Segundo o post, os guardas gastaram 20 minutos removendo os detritos e o mofo remanescentes da superfície da caverna, na esperança de evitar qualquer impacto duradouro.

O buraco é mais embaixo

No mesmo texto, é relatado que “na escala da perspectiva humana, um saco de lanche derramado pode parecer trivial, mas, para a vida da caverna, pode mudar o mundo. Grandes ou pequenos, todos deixamos um impacto onde quer que vamos. Vamos todos tentar deixar o mundo um lugar melhor do que o encontramos”, pede o NPS a seus leitores.

Um dos grandes flagelos dos parques nacionais dos Estados Unidos tem a ver com o que os visitantes trazem e deixam quando partem. Os números são assustadores: mais de 300 milhões de pessoas visitam os parques nacionais todos os anos, gerando quase 70 milhões de toneladas de lixo.

E, de todas as áreas visitadas, as cavernas representam o maior risco. A razão? São mais vulneráveis ​​porque estão isoladas do mundo exterior e acolhem uma rica variedade de organismos altamente adaptados, endêmicos e sensíveis. Se um novo elemento, seja um salgadinho ou algo similar, for adicionado à equação, o resultado pode alterar radicalmente o equilíbrio da biodiversidade.

O exemplo da Caverna Lascaux

A caverna Lascaux é possivelmente o caso mais famoso (e o exemplo mais claro) de como somos capazes de alterar um ambiente desse tipo. Descoberta na França em 1940, ela se tornou famosa pelas suas pinturas rupestres de 17.000 anos, um dos melhores exemplos da arte pré-histórica. Porém, após a abertura ao público em 1948, as visitas em massa começaram a afetar negativamente o delicado microclima da caverna.

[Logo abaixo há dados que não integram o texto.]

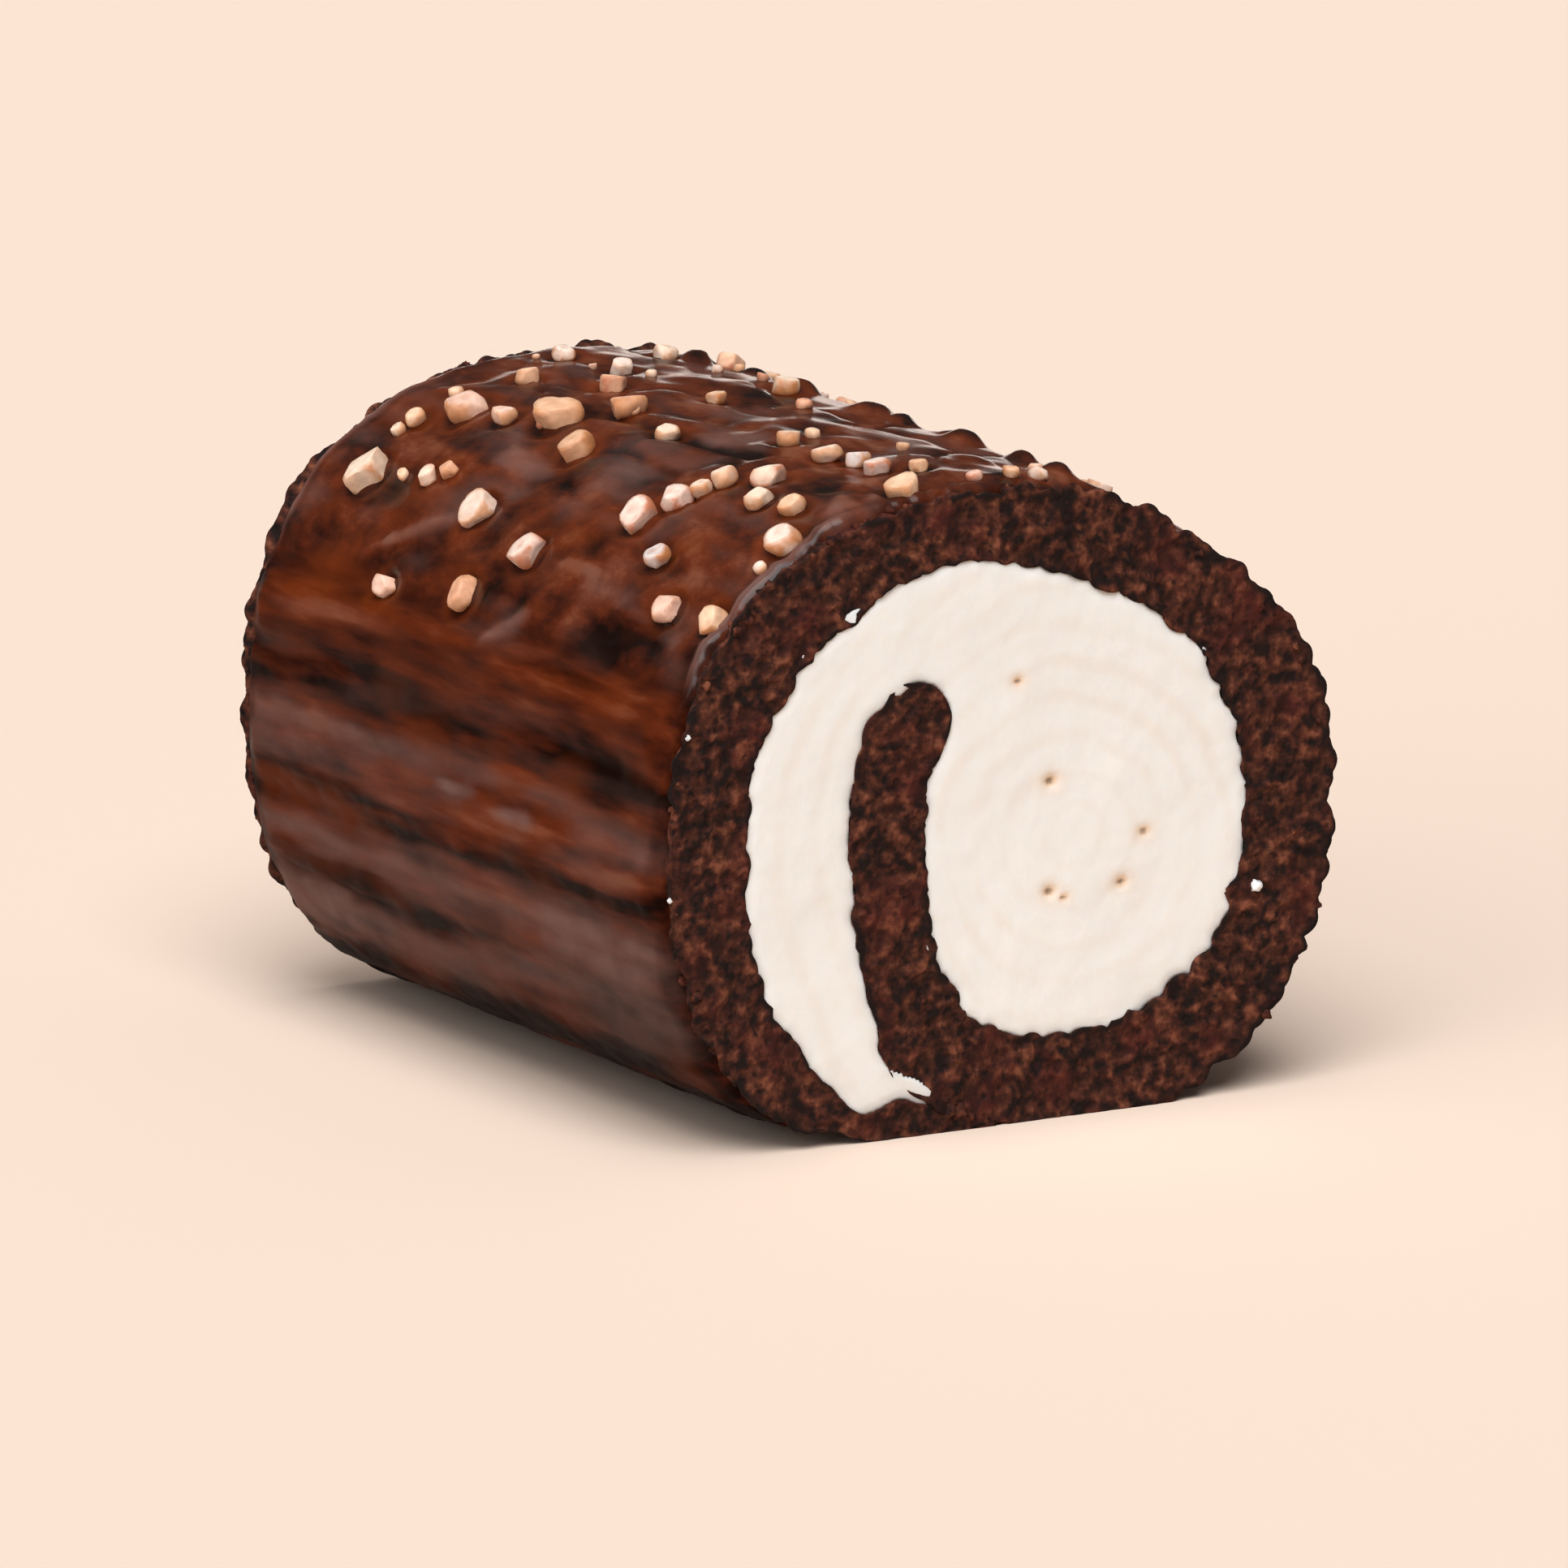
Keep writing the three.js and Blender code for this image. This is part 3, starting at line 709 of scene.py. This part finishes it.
def icingStand(angle, y):
    # how far the icing stands off the sponge, then its lightness (with painted light and shade), its painted
    # sheen, its redness and whether it is a side
    stray = angle + icing["wander"] * noise.noise((y / 34 + 31.7, angle / 70 + 11.3, 16.9))
    stray += 0.4 * noise.noise((y / 5, angle / 9, 2.2))
    swell = 0
    onFold = False
    for start, end, height in icing["folds"]:
        if start <= stray < end:
            swell = height * math.sin(math.pi * (stray - start) / (end - start)) ** 0.8
            onFold = True
    p = outline(angle)
    lump = icing["lumps"] * (0.4 + soft(p.x, y, p.y, icing["lumpSize"], 1))
    top = ease(28, 40, angle) * ease(160, 152, angle)
    sides = 1 - top
    fromFront = y + roll["half"]
    lap = 0
    for atBack, atFront, near, far, step in icing["lap"]:
        below = (angle - mix(atFront, atBack, fromFront / 100)) * 0.62
        below += 0.7 * noise.noise((fromFront / 9, atBack, 1))
        below *= 1 if angle > 90 else -1
        if below > 0:
            along = ease(near - 4, near + 4, fromFront) * ease(far + 4, far - 4, fromFront)
            lap += step * along * math.exp(-below / 2.6) * ease(0, 0.5, below)
    bend = 0.6 * soft(p.x, y, p.y, 9, 5)
    wide, long = icing["dabSize"]
    near, _ = noise.voronoi((p.x / wide + bend, y / long - bend, p.y / wide + 0.6 * bend))
    dome = 1 - (near[0] / 0.8) ** 2
    some = ease(0, 0.4, soft(p.x, y, p.y, 15, 11))
    crease = (1 - ease(0, 0.16, near[1] - near[0])) * some * top
    calm = 1 - 0.5 * ease(92, 84, angle) * ease(50, 60, angle)
    dab = top * calm * (icing["dab"] * (dome - 0.4) + 0.45 * soft(p.x, y / 1.6, p.y, 4, 12))
    lines = noise.noise((angle / 2.6, y / 14, 3)) + 0.7 * noise.noise((angle / 1.5, y / 9, 8))
    drag = icing["drag"] * sides * lines
    shades = icing["shades"]
    around = angle if angle > 28 else 180 - angle
    light, haze = shades[-1][1:]
    shadeAt = around + 1.3 * noise.noise((fromFront / 11, angle / 9, 4))
    shadeAt = max(28, shadeAt + mix(0.8, -0.4, fromFront / 100))
    for (a0, l0, h0), (a1, l1, h1) in zip(shades, shades[1:]):
        if a0 <= shadeAt < a1:
            share = ease(a0, a1, shadeAt)
            light, haze = mix(l0, l1, share), mix(h0, h1, share)
    height, lighter, moreSheen, red = icingMarks(angle, fromFront)
    granular = 0.22 * ease(7, 3, math.hypot((angle - 137) * 0.65, (fromFront - 36) * 0.8))
    rough = (0.2 * sides * ease(0.35, 0.15, light) + granular) * granule(p.x, y / 2, p.y, 1.9, 2)
    small = (0.07 + 0.1 * top) * soft(p.x, y / 1.5, p.y, 2.6, 9)
    stand = icing["thickness"] + swell + (0.35 if onFold else 1) * lump + dab + drag
    stand = stand + small + rough + lap + height - 0.25 * crease
    # painted light and shade: lighter where laps, dabs and drag lines stand up, darker in the creases
    light += lighter + 0.3 * lap + 0.4 * dab + 1.5 * drag - 0.35 * crease
    light += 0.45 * sides * noise.noise((angle / 3.2, y / 22, 6)) + 0.5 * top * soft(p.x, y, p.y, 6, 14)
    # painted sheen: grey patches of the floor's reflection drift over the top
    cloudy = 0.45 * top * (soft(p.x, y, p.y, 7.5, 21) - 0.1)
    haze += moreSheen + 0.35 * noise.noise((angle / 4, y / 22, 13)) + cloudy
    red += 1.1 * soft(p.x, y / 1.8, p.y, 6.5, 17) - 0.15 + 0.12 * sides
    point = offOutline(angle, icing["meanStand"])
    for _, index, distance in nutTree.find_range((point.x, y, point.y), 6):
        r = nutSpots[index][2] / 2
        # round each nut the icing dips, is painted darker as its shade and loses its painted sheen, with a
        # redder ring further out
        halo = math.exp(-((distance - r - 0.2) / 0.6) ** 2)
        stand -= 0.35 * halo
        light -= 0.35 * halo
        red += 0.8 * math.exp(-((distance - r - 0.9) / 1.0) ** 2)
        haze -= halo
    return max(0.25, stand), min(1, max(-0.4, light)), min(1, max(0, haze)), min(1, max(0, red)), sides


def makeIcing():
    bm = slab(icing["columns"], icing["rows"], 2)
    lightness = bm.verts.layers.float.new("lightness")
    sheenLayer = bm.verts.layers.float.new("haze")
    reddish = bm.verts.layers.float.new("red")
    drawnOut = bm.verts.layers.float.new("drawn")
    span = roll["half"] - icing["inset"]
    for v in bm.verts:
        u = v.co.x
        w = 0.55 * v.co.y + 0.45 * math.sin(v.co.y * math.pi / 2)
        angle = mix(icing["right"], icing["left"], (u + 1) / 2)
        angle += 1.6 * noise.noise((v.co.y * 6, u, 2)) * abs(u) ** 10
        ragged = noise.noise((angle / 8, 4 * math.copysign(1, w), 6)) + 0.5 * noise.noise((angle / 2.5, 9, w))
        limit = span + icing["reach"] + icing["edgeWander"] * ragged
        y = w * limit
        stand, light, haze, red, sides = icingStand(angle, y)
        inside = limit - abs(y)
        end = min(inside, 40 * (1 - abs(u))) / icing["bead"]
        shoulder = ease(158, 149, angle) * ease(110, 122, angle)
        # a painted highlight: a pale line just inside each end of the icing on the upper left shoulder
        line = math.exp(-((inside - 1.1) / 0.45) ** 2) * shoulder
        rounded = math.sqrt(max(0, 1 - (1 - min(1, end)) ** 2))
        if v.co.z > 0.5:
            low = icing["edgeHeight"] - icing["edgeDrop"] * ease(5, 20, angle) * ease(92, 80, angle)
            stand = mix(min(stand, low), stand, ease(0, 4, inside))
            at = offOutline(angle, (stand + 0.3 * line) * rounded + 0.05)
            # painted shade: the last few mm at each end are darker, with less painted sheen and red
            dim = ease(3.4, 0.8, inside + 0.9 * soft(angle / 3, y, 1, 2.5, 3))
            v[lightness] = mix(light, 0.22, 0.75 * dim) + 0.45 * line
            v[sheenLayer] = max(haze * (1 - 0.6 * dim), line)
            v[reddish] = red * (1 - dim) * (1 - line)
            v[drawnOut] = sides
        else:
            at = offOutline(angle, 0.02)
        v.co = (at.x, y, at.y)
    return bm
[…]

O dióxido de carbono exalado pelos visitantes, juntamente com a umidade e as mudanças de temperatura, começaram a causar danos visíveis às pinturas, como o aparecimento de fungos e algas nas paredes. Essas mudanças colocam em risco a conservação das pinturas, que estão entre as mais importantes da humanidade.

Por causa dessa deterioração, as autoridades francesas tomaram a decisão de fechar a caverna Lascaux ao público para proteger as pinturas em 1963.  As grutas foram bloqueadas com portas de aço e passaram a ser monitoradas por câmeras de segurança.

Desde então, apenas um número muito limitado de cientistas e especialistas em conservação teve acesso ao local. Para que o público pudesse continuar apreciando a arte da caverna, foi criada uma réplica conhecida como Lascaux II, reproduzindo as principais câmaras e pinturas da gruta original. Essa medida visava proteger o valor histórico e preservar o patrimônio artístico de Lascaux sem perder o seu aspecto educativo e cultural.

Talvez devêssemos fazer o mesmo com todas as cavernas com valor histórico. Mas, primeiro, teríamos que verificar se ninguém deixou um salgadinho jogado.